▶ **RECORDS**

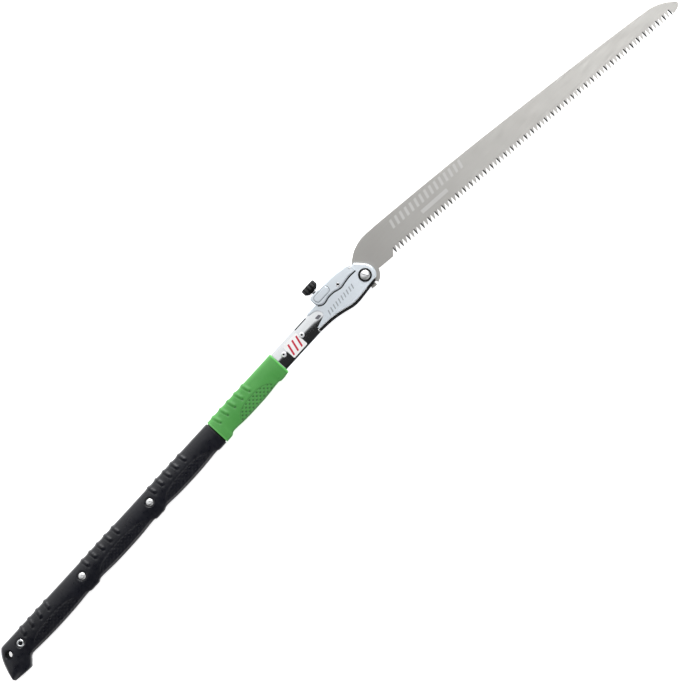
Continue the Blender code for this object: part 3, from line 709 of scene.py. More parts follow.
def relief(x, y, level):
    """How far the rubber stands out of its plain form at each point, in millimetres."""
    height = sum(RIM_HEIGHT * hump(x - rim, 0.8) for rim in RIM_BEADS)
    marks = np.where(x > GRIP_SEAM, 1.0, REAR_MARKS)
    for rear, front, count, lean in RIBS:
        for start in np.linspace(rear, front, count):
            lent = lean * (SPINE - y) / (SPINE - RIB_LOW)
            fade = smoothstep(RIB_LOW - 0.5, RIB_LOW + 4.5, y)
            side = smoothstep(SPINE, SPINE - 4, y)
            stand = RIB_HEIGHT - RIB_LOSS * side
            height += stand * hump(x - start - (lent + 0.4) * side, RIB_SPREAD) * fade
            height -= RIB_SHADOW * hump(x - start - lent + 2.4, 1.0) * fade * side
            foot = start + lean - 1.2
            height -= RIB_DIMPLE * marks * hump(x - foot, 1.3) * hump(y - RIB_LOW - 0.4, 1.6)
    on_side = smoothstep(7.0, 9.0, np.abs(level)) * (y < 9)
    for rear, front, arch in PANELS:
        across = (x - (rear + front) / 2) / ((front - rear) / 2)
        top = PANEL_FOOT + (arch - PANEL_FOOT) * np.sqrt(np.clip(1 - np.abs(across) ** 2.6, 0, 1))
        inside = smoothstep(-0.4, 0.5, top - y) * (np.abs(across) < 1) * on_side
        line = hump(top - y, 0.5) * (np.abs(across) < 0.97) * on_side
        height -= PANEL_SINK * inside + PANEL_EDGE * line
        row = np.round((y - DIMPLE_START[1]) / DIMPLE_ROW)
        dot_x = ((x - DIMPLE_START[0]) / DIMPLE_PITCH + 0.5 * (row % 2)) % 1 - 0.5
        dot_y = (y - DIMPLE_START[1]) / DIMPLE_ROW - row
        spot = hump(dot_x * DIMPLE_PITCH, 1.2) * hump(dot_y * DIMPLE_ROW, 1.05)
        height -= DIMPLE_DEPTH * marks * spot * smoothstep(0.3, 1.2, top - y) * inside
    return height


def drawn_ends(x, front, rear, front_ease):
    """How far a grip draws in at its ends: a rounded rim, and ahead of the front rim a sunk lip."""
    ease = np.where(x > (front + rear) / 2, front_ease, END_EASE)
    short = np.clip(ease - np.minimum(front - x, x - rear), 0, ease)
    rim = ease - np.sqrt(np.maximum(ease**2 - short**2, 0))
    return np.where(x > front + MM, SEAM_DEPTH, np.minimum(rim, SEAM_DEPTH))


def grip_body(name, low, high, belly_ease, ends):
    """A grip's outside through pairs of belly and spine points, with its ribs, panels and rims."""
    along = high - low
    heights = np.linalg.norm(along, axis=1)
    rings = []
    for start, way, height, ease in zip(low, along / heights[:, None], heights, belly_ease):
        points = section(height, ease)
        rings.append(np.hstack([start + way * points[:, 1:], points[:, :1]]))
    rings = np.array(rings)
    down = np.gradient(rings, axis=0)
    around = np.roll(rings, -1, 1) - np.roll(rings, 1, 1)
    out = np.cross(down, around)
    out /= np.linalg.norm(out, axis=2)[..., None]
    if out[len(out) // 2, 0] @ (0, 1, 0) < 0:
        out = -out
    x, y, level = rings[..., 0], rings[..., 1], rings[..., 2]
    stand = relief(x, y, level) - drawn_ends(x, *ends)
    return skin(name, rings + out * stand[..., None])


def hollow_out(grip, front, cavity_rear, slot_rear):
    """Cuts a grip's seat for the channel, and the blade's way in between its lips."""
    seat = CHANNEL_HALF + GAP
    cavity = block("cavity", (cavity_rear, CHANNEL_BELLY - GAP, -seat), (front, INNER_TOP + GAP, seat))
    slot = block("slot", (slot_rear, -40.0, -GRIP_SLOT_HALF), (front, 0.0, GRIP_SLOT_HALF))
    return cut(grip, cavity, slot)


def store_relief(obj, height):
    """Stores each point's height over the plain form, which the material's colour follows."""
    points = np.empty(len(obj.data.vertices) * 3)
    obj.data.vertices.foreach_get("co", points)
    x, y, level = (points.reshape(-1, 3) / MM - (0, 0, MID)).T
    stored = obj.data.attributes.new("relief", "FLOAT", "POINT")
    stored.data.foreach_set("value", height(x, y, level).astype(np.float32))


def with_highlight(height, highlight_share):
    """The relief to store where a share of the rubber gets a painted highlight."""
    return np.where(highlight_share > 0.03, HIGHLIGHT_MARK + (1 - HIGHLIGHT_MARK) * highlight_share, np.minimum(height, HIGHLIGHT_MARK))


def front_grip_painted_light(x, y, level):
    """The front grip's relief, with painted highlights on its two end rims and a painted shade line along the
    belly's edges.
    """
    highlight_share = sum(share * hump(x - rim, 0.9) for rim, share in zip(RIM_BEADS, RIM_HIGHLIGHT))
    # painted shade: a dark line along the belly's rounded edge
    belly_edge_shade = PAINTED_BELLY_SHADE * hump(y - np.interp(x, *BELLY.T) - 1.1, 0.7)
    return with_highlight(relief(x, y, level) - belly_edge_shade, highlight_share)


def rear_grip_painted_light(x, y, level):
    """The rear grip's relief, with painted shade in the seam ahead of it and a painted highlight along the
    belly's edges between its lobes.
    """
    # painted shade: the stored relief falls to -1 in the seam ahead of the grip
    height = relief(x, y, level) - smoothstep(GRIP_SEAM - 2.2, GRIP_SEAM - 1.4, x)
    # painted highlight: a pale line just above the belly's rounded edge
    highlight_share = hump(y - np.interp(x, *BELLY.T) - BELLY_HIGHLIGHT, 0.6) * smoothstep(7, 9, np.abs(level))
    highlight_share *= smoothstep(POMMEL_START, POMMEL_START + 4, x)
    for start, end, *_ in GRIP_BEADS:
        highlight_share *= 1 - smoothstep(end - 8, end - 2, x) * smoothstep(start + 8, start + 2, x)
    return with_highlight(height, highlight_share)


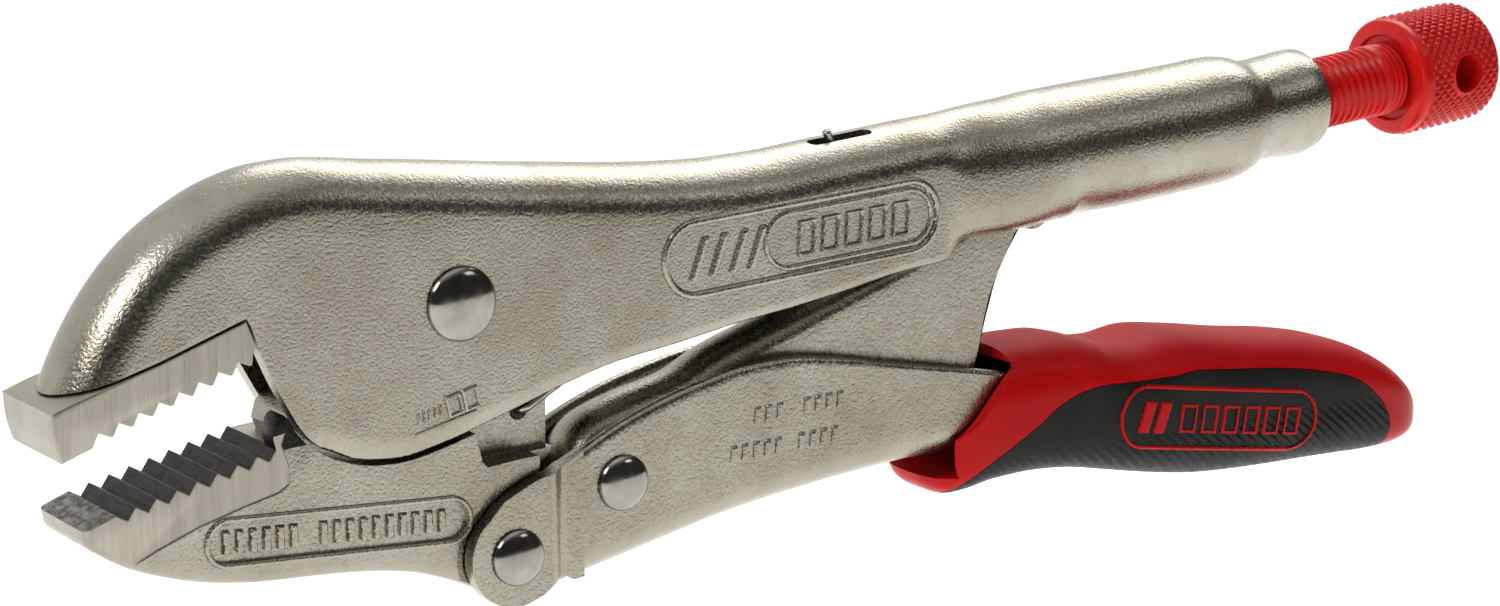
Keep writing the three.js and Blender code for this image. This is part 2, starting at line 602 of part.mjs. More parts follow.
function gripBody(offset) {
  const rings = GRIP_STATIONS.map(([x, top, bottom, half], i) => {
    const ends = i === 0 ? -1 : i === GRIP_STATIONS.length - 1 ? 1 : 0;
    const middle = (top + bottom) / 2;
    const height = (top - bottom) / 2 + offset;
    return Array.from({ length: GRIP_SIDES }, (_, k) => {
      const a = (2 * Math.PI * k) / GRIP_SIDES;
      const shape = (v) => Math.sign(v) * Math.abs(v) ** SQUARENESS;
      return new THREE.Vector3(
        x + ends * offset, (half + offset) * shape(Math.cos(a)), middle + height * shape(Math.sin(a)),
      );
    });
  });
  const caps = Array.from({ length: GRIP_SIDES - 2 }, (_, k) => [0, k + 1, k + 2]);
  return skin(rings, caps);
}

// The mouth is open upwards in front of this rim, so that the steel channel runs out of it.
const GRIP_MOUTH = [
  [60, -10], [92.0, -10], [91.8, -20.3], [89.7, -22.4], [87.6, -24.8], [85.2, -27.4], [81.6, -30.0],
  [77.1, -31.9], [60, -34.5],
];
// Room round the channel for the grip's own small swing.
const GRIP_CAVITY = [
  [60, -10], [91.9, -19.4], [96, -20.0], [107, -21.4], [119.2, -23.6], [119.2, -36.8], [109, -35.2],
  [99, -34.8], [87, -35.5], [76, -36.1], [60, -37],
];
const INLAY = [
  [84.9, -35.7], [90.3, -32.2], [95.9, -28.9], [99.6, -26.5], [103.6, -25.0], [108, -24.5], [115, -24.8],
  [121, -24.8], [126, -24.5], [131, -25.0], [154, -28.4], [159.5, -30.2], [164, -33.2], [167, -36.6],
  [168, -39.4], [167.4, -46], [120, -46], [80, -46], [80.6, -39.8],
];
const INLAY_DEPTH = 1.3;
const CHANNEL_FIT = 0.4; // air on each side of the steel channel inside the grip
const RIB_HALF = 2.2; // of the red rib under the grip, between the inlays

// The outline grown or shrunk about its own corners, by moving each corner along its bisector.
function grown(outline, distance) {
  return outline.map((p, i) => {
    const a = outline[(i + outline.length - 1) % outline.length];
    const b = outline[(i + 1) % outline.length];
    const u = new THREE.Vector2(p[0] - a[0], p[1] - a[1]).normalize();
    const v = new THREE.Vector2(b[0] - p[0], b[1] - p[1]).normalize();
    const n = new THREE.Vector2(-(u.y + v.y), u.x + v.x);
    const turn = Math.acos(THREE.MathUtils.clamp(u.dot(v), -1, 1));
    n.multiplyScalar(distance / (n.length() * Math.cos(turn / 2)));
    return [p[0] + n.x, p[1] + n.y];
  });
}

// The inlays reach down to the seam line under the grip, where a red rib divides them.
function inlayPrism(side, growth) {
  const [left, right] = outside(RIB_HALF - growth);
  return plate(grown(INLAY, growth), ...(side < 0 ? left : right));
}

function gripShell() {
  const core = gripBody(-INLAY_DEPTH - GAP);
  let shell = gripBody(0);
  for (const side of [-1, 1]) shell = shell.subtract(inlayPrism(side, GAP).subtract(core));
  const leverPocket = plate(grown(LEVER_TAIL, GAP), -LEVER_HALF - GAP, LEVER_HALF + GAP);
  return shell
    .subtract(plate(GRIP_MOUTH, -THROUGH, THROUGH))
    .subtract(plate(GRIP_CAVITY, -LOWER_HALF - CHANNEL_FIT, LOWER_HALF + CHANNEL_FIT))
    .subtract(leverPocket);
}

function gripInlay(side) {
  return gripBody(0).intersect(inlayPrism(side, 0)).subtract(gripBody(-INLAY_DEPTH));
}

// ---- assembly --------------------------------------------------------------------------------
const nickel = { color: 0xa8a498, roughness: 0.42, metalness: 0.9 };
const groundSteel = { color: 0xb3aa9a, roughness: 0.35, metalness: 0.95 };
const polished = { color: 0xc9c6bd, roughness: 0.12, metalness: 1.0 };
const springSteel = { color: 0x6e6c68, roughness: 0.35, metalness: 0.95 };
const redCoat = { color: 0xc4161a, roughness: 0.35, metalness: 0.25 };
const redPlastic = { color: 0xc91a1c, roughness: 0.4, metalness: 0.0 };
const blackRubber = { color: 0x1b1c1b, roughness: 0.75, metalness: 0.0 };

const PIECES = [
  ["upper_handle", upperHandle(), nickel],
  ["fixed_jaw", fixedJaw(), groundSteel],
  ["movable_jaw", movableJaw(), nickel],
  ["main_rivet", rivet(MAIN_PIVOT, MAIN_BORE, MAIN_HEAD, UPPER_HALF), polished],
  ["handle_rivet", rivet(HANDLE_PIVOT, SMALL_BORE, SMALL_HEAD, EAR_OUT), polished],
  ["link_rivet", rivet(LINK_PIVOT, SMALL_BORE, SMALL_HEAD, LOWER_HALF), polished],
  ["lower_handle", lowerHandle(), nickel],
  ["toggle_link", toggleLink(), nickel],
  ["return_spring", returnSpring(), springSteel],
  ["adjusting_screw", adjustingScrew(), redCoat],
  ["adjusting_knob", adjustingKnob(), redCoat],
  ["screw_stop_ring", stopRing(), springSteel],
  ["release_lever", releaseLever(), springSteel],
  ["release_pin", releasePin(), springSteel],
  ["release_spring", releaseSpring(), springSteel],
  ["grip_shell", gripShell(), redPlastic],
  ["grip_inlay_left", gripInlay(-1), blackRubber],
  ["grip_inlay_right", gripInlay(1), blackRubber],
];

const group = new THREE.Group();
group.name = "locking_pliers";
for (const [name, body, look] of PIECES) {
  const mesh = new THREE.Mesh(geometryOf(body), new THREE.MeshStandardMaterial(look));
  mesh.name = name;
  mesh.position.set(-ORIGIN[0], 0, -ORIGIN[1]);
  group.add(mesh);
}

export default group;
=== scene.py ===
"""Locking pliers: the visible surfaces, materials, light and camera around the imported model."""

import json
import math

import bmesh
import bpy
import numpy as np
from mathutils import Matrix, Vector


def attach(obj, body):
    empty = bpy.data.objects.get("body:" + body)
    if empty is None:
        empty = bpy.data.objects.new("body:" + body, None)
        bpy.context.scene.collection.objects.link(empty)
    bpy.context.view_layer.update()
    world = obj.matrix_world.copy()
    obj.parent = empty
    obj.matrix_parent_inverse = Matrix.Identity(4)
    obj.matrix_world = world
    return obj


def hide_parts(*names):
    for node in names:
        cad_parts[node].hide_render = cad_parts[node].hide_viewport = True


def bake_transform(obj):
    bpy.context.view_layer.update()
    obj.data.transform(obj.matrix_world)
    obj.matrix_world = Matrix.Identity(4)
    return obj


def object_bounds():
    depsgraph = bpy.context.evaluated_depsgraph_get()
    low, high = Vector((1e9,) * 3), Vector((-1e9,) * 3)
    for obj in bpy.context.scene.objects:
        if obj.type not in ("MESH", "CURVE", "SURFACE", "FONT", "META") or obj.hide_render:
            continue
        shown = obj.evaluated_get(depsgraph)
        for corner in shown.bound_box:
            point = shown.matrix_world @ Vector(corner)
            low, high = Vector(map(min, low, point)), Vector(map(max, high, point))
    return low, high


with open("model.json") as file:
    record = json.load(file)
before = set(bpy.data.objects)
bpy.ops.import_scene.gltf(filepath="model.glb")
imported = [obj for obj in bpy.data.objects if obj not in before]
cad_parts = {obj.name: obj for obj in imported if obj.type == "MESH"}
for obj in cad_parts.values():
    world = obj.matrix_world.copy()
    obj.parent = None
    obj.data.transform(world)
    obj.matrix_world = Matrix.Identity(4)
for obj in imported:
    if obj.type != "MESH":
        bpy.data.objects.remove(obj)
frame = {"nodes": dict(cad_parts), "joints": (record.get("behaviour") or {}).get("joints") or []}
cad_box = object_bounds()

scene = bpy.context.scene
NODES = frame["nodes"]
JOINTS = {j["name"]: j for j in frame["joints"]}

# ---- dimensions, in millimetres ---------------------------------------------------------------
# Side outlines are [x, z] pairs measured from the main rivet, on the middle plane of the tool.
MM = 0.001
MAIN = Vector(JOINTS["jaw_pivot"]["pos_m"])
HANDLE_PIVOT = (7.0, -35.5)
LINK_PIVOT = (24.8, -28.0)

UPPER_HALF = 7.8
UPPER_WALL = 2.4
CROWN = 6.5
TUBE_RADIUS = 9.8
NECK_RADIUS = 7.95
NECK_END = 155.2
SEAM = 0.3
LINK_SLOT = 5.35
JAW_HALF = 8.0
MOVING_HALF = 7.7
TAB_HALF = 5.0
EAR_FIT_HALF = 7.2
LOWER_HALF = 8.0
LOWER_WALL = 2.2
EAR_OUT = 9.7
EAR_RADIUS = 7.0
LINK_HALF = 5.0
LINK_WALL = 2.0
THRUST_END = (98.3, 2.9)
THRUST_RADIUS = 3.45

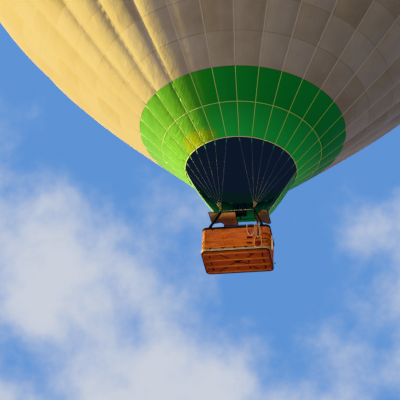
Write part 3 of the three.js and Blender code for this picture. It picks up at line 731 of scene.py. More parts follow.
def insideMaterial():
    # Heat-proof coat on the inner face: dark navy, dull, greener behind the green cloth;
    # a painted glow stands in for the little daylight that comes through
    material, tree, shader, place = newMaterial("navyHeatCoating", "#33466a", 0.85, Specular_IOR_Level=0.1,
                                                Emission_Color="#2a2e35", Emission_Strength=1.0)
    cloudy = addNode(tree, "ShaderNodeTexNoise", {"Vector": place, "Scale": 0.9, "Detail": 3.0})
    tone = addNode(tree, "ShaderNodeMix", {"Factor": cloudy, "A": "#2a3b5c", "B": "#3c5178"},
                   data_type="RGBA")
    split = addNode(tree, "ShaderNodeSeparateXYZ", {0: place})
    green = addNode(tree, "ShaderNodeMapRange", {
        "Value": split.outputs["Z"], "From Min": 6.9 + footZ, "From Max": 5.4 + footZ,
    }, interpolation_type="SMOOTHSTEP")
    base = addNode(tree, "ShaderNodeMix", {"Factor": green, "A": tone, "B": "#1c3a2c"}, data_type="RGBA")
    # painted glow, greener behind the green cloth
    paintedGlowColour = addNode(tree, "ShaderNodeMix", {"Factor": green, "A": "#2a2e35", "B": "#212b29"},
                      data_type="RGBA")
    setInputs(tree, shader, {"Base Color": base, "Emission Color": paintedGlowColour})
    return material


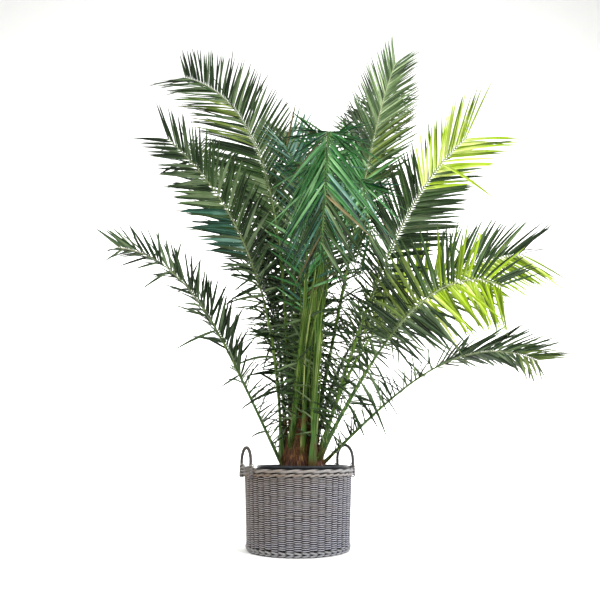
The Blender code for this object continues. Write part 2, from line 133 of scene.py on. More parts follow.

▶ **STATED GOAL**
Taking the lines above, repeat exactly those from the line that contains "const group = new THREE.Group();" through the line that contains "if empty is", and both of those lines as well. Include nothing else.

▶ **OUTPUT**
const group = new THREE.Group();
group.name = "locking_pliers";
for (const [name, body, look] of PIECES) {
  const mesh = new THREE.Mesh(geometryOf(body), new THREE.MeshStandardMaterial(look));
  mesh.name = name;
  mesh.position.set(-ORIGIN[0], 0, -ORIGIN[1]);
  group.add(mesh);
}

export default group;
=== scene.py ===
"""Locking pliers: the visible surfaces, materials, light and camera around the imported model."""

import json
import math

import bmesh
import bpy
import numpy as np
from mathutils import Matrix, Vector


def attach(obj, body):
    empty = bpy.data.objects.get("body:" + body)
    if empty is None:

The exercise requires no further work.